>> start STORED DATA

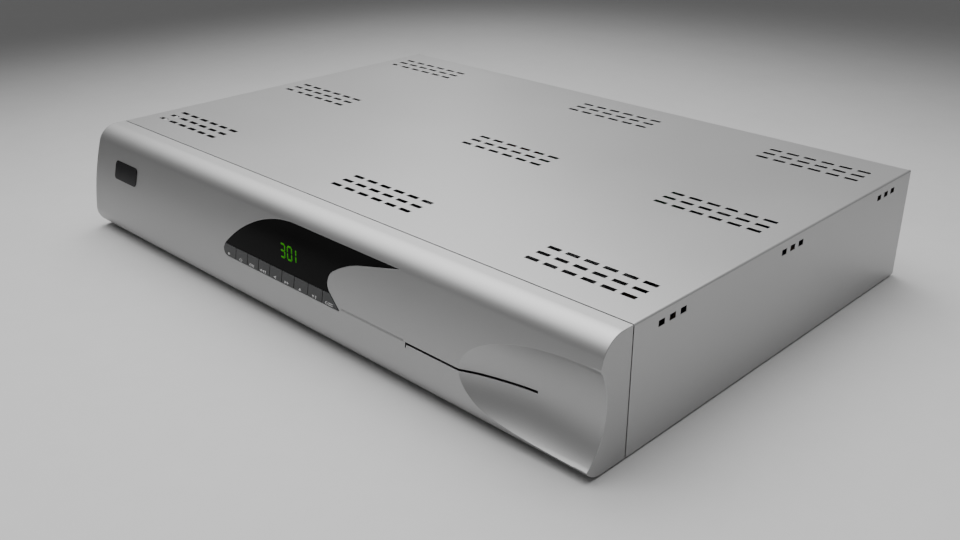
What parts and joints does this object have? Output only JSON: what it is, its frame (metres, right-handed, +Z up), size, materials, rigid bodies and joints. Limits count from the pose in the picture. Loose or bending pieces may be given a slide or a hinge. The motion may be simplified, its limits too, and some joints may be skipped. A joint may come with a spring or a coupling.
{
  "type": "digital video recorder",
  "caption": "Full-width silver video recorder with vented steel cover, fish-tail display over keys, finger scoop with card slot, and rear camera, monitor, network and mains sockets.",
  "frame": {"origin": "under the middle of the whole outline, on the surface the feet stand on", "axes": "+X to the right seen from the front, +Y towards the rear panel, +Z up"},
  "size_m": [0.43, 0.3151, 0.0688],
  "materials": {
    "cover_paint": "satin silver powder coat",
    "pan_steel": "zinc plated",
    "panel_paint": "satin",
    "bezel_plastic": "satin silver moulding",
    "smoked_window": "gloss smoked",
    "badge_black": "gloss",
    "key_plastic": "matt dark grey",
    "board_green": "solder mask",
    "black_plastic": "matt moulded",
    "led_green": "lit",
    "drive_metal": "black cast casing",
    "bright_metal": "nickel plated",
    "aluminium": "extruded",
    "screw_steel": "zinc plated",
    "brass": "plain",
    "red_plastic": "moulded",
    "green_plastic": "moulded",
    "grey_cable": "flat cable",
    "tape_yellow": "tape and wire",
    "supply_brown": "bare board",
    "capacitor_sleeve": "sleeve",
    "foot_rubber": "matt"
  },
  "bodies": {
    "root": {"top_cover": "cover_paint", "base_pan": "pan_steel", "rear_panel": "panel_paint", "front_bezel": "bezel_plastic", "display_window": "smoked_window", "badge_plate": "badge_black", "front_board": "board_green", "tact_switches": "black_plastic", "led_display": "black_plastic", "digit_segments": "led_green", "infrared_receiver": "black_plastic", "card_reader": "black_plastic", "main_board": "board_green", "board_chips": "black_plastic", "heat_sink": "aluminium", "board_capacitors": "capacitor_sleeve", "cell_holder": "black_plastic", "coin_cell": "bright_metal", "hard_drive": "drive_metal", "drive_bracket": "pan_steel", "drive_screws": "screw_steel", "drive_cable": "red_plastic", "ribbon_cable": "grey_cable", "fan_frame": "black_plastic", "fan_guard": "bright_metal", "fan_screws": "screw_steel", "bnc_sockets": "bright_metal", "rca_shells": "bright_metal", "rca_insulators": "red_plastic", "vga_port": "bright_metal", "vga_posts": "bright_metal", "hdmi_port": "bright_metal", "lan_port": "bright_metal", "usb_ports": "bright_metal", "alarm_terminal": "green_plastic", "mains_inlet": "black_plastic", "inlet_pins": "brass", "switch_housing": "black_plastic", "supply_board": "supply_brown", "supply_transformer": "tape_yellow", "supply_capacitors": "capacitor_sleeve", "supply_heat_sink": "aluminium", "power_harness": "tape_yellow", "board_standoffs": "brass", "board_screws": "screw_steel", "bezel_screws": "screw_steel", "cover_screws": "screw_steel", "rear_screws": "screw_steel", "rubber_feet": "foot_rubber"},
    "button_1": {"button_1": "key_plastic"},
    "button_2": {"button_2": "key_plastic"},
    "button_3": {"button_3": "key_plastic"},
    "button_4": {"button_4": "key_plastic"},
    "button_5": {"button_5": "key_plastic"},
    "button_6": {"button_6": "key_plastic"},
    "button_7": {"button_7": "key_plastic"},
    "button_8": {"button_8": "key_plastic"},
    "button_9": {"button_9": "key_plastic"},
    "fan_rotor": {"fan_rotor": "black_plastic"},
    "power_rocker": {"power_rocker": "black_plastic"}
  },
  "joints": [
    {"name": "button_1_press", "type": "slide", "parent": "root", "child": "button_1", "axis": [0, 1, 0], "range_m": [0, 0.0006], "stiffness_N_per_m": 500},
    {"name": "button_2_press", "type": "slide", "parent": "root", "child": "button_2", "axis": [0, 1, 0], "range_m": [0, 0.0006], "stiffness_N_per_m": 500},
    {"name": "button_3_press", "type": "slide", "parent": "root", "child": "button_3", "axis": [0, 1, 0], "range_m": [0, 0.0006], "stiffness_N_per_m": 500},
    {"name": "button_4_press", "type": "slide", "parent": "root", "child": "button_4", "axis": [0, 1, 0], "range_m": [0, 0.0006], "stiffness_N_per_m": 500},
    {"name": "button_5_press", "type": "slide", "parent": "root", "child": "button_5", "axis": [0, 1, 0], "range_m": [0, 0.0006], "stiffness_N_per_m": 500},
    {"name": "button_6_press", "type": "slide", "parent": "root", "child": "button_6", "axis": [0, 1, 0], "range_m": [0, 0.0006], "stiffness_N_per_m": 500},
    {"name": "button_7_press", "type": "slide", "parent": "root", "child": "button_7", "axis": [0, 1, 0], "range_m": [0, 0.0006], "stiffness_N_per_m": 500},
    {"name": "button_8_press", "type": "slide", "parent": "root", "child": "button_8", "axis": [0, 1, 0], "range_m": [0, 0.0006], "stiffness_N_per_m": 500},
    {"name": "button_9_press", "type": "slide", "parent": "root", "child": "button_9", "axis": [0, 1, 0], "range_m": [0, 0.0006], "stiffness_N_per_m": 500},
    {"name": "fan_spin", "type": "hinge", "parent": "root", "child": "fan_rotor", "pos_m": [0.105, 0.1366, 0.035], "axis": [0, 1, 0], "continuous": true},
    {"name": "power_switch", "type": "hinge", "parent": "root", "child": "power_rocker", "pos_m": [0.15, 0.1436, 0.025], "axis": [1, 0, 0], "range_deg": [0, 18]}
  ]
}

>> end STORED DATA

_REQUIRED TASK_
From the listing above, copy every line that holds the string "bodies".

_EXPECTED OUTPUT_
What parts and joints does this object have? Output only JSON: what it is, its frame (metres, right-handed, +Z up), size, materials, rigid bodies and joints. Limits count from the pose in the picture. Loose or bending pieces may be given a slide or a hinge. The motion may be simplified, its limits too, and some joints may be skipped. A joint may come with a spring or a coupling.
  "bodies": {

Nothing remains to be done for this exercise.